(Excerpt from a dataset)
<<<<
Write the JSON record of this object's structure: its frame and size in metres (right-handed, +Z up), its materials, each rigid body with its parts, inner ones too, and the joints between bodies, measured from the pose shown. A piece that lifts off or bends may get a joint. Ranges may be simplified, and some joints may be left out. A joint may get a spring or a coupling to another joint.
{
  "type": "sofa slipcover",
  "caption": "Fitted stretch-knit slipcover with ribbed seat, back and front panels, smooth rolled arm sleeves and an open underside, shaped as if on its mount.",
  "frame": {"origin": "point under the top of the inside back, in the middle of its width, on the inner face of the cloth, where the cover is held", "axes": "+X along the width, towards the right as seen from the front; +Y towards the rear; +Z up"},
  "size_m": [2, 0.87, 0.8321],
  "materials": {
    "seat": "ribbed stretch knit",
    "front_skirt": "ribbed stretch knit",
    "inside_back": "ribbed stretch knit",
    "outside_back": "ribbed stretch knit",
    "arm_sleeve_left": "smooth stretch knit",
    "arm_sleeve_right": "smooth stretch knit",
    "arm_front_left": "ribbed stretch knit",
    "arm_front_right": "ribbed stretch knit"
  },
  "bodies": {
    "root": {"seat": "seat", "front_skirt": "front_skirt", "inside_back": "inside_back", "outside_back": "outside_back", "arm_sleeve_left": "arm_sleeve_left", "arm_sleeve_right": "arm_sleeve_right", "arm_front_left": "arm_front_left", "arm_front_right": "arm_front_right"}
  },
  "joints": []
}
>>>>
<<<<
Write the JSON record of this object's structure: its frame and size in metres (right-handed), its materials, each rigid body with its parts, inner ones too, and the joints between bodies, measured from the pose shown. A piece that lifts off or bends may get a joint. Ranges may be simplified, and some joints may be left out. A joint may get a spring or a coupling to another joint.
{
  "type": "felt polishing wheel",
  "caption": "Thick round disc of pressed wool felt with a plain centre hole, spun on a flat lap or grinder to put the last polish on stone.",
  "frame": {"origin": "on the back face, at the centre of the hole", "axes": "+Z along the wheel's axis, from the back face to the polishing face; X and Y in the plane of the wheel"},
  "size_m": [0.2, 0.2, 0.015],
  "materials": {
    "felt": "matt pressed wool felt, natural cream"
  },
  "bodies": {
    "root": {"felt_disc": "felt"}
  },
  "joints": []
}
>>>>
### WHAT NEEDS TO BE DONE
Return every line above in which the string "that" occurs.

### FULL ANSWER
Write the JSON record of this object's structure: its frame and size in metres (right-handed, +Z up), its materials, each rigid body with its parts, inner ones too, and the joints between bodies, measured from the pose shown. A piece that lifts off or bends may get a joint. Ranges may be simplified, and some joints may be left out. A joint may get a spring or a coupling to another joint.
Write the JSON record of this object's structure: its frame and size in metres (right-handed), its materials, each rigid body with its parts, inner ones too, and the joints between bodies, measured from the pose shown. A piece that lifts off or bends may get a joint. Ranges may be simplified, and some joints may be left out. A joint may get a spring or a coupling to another joint.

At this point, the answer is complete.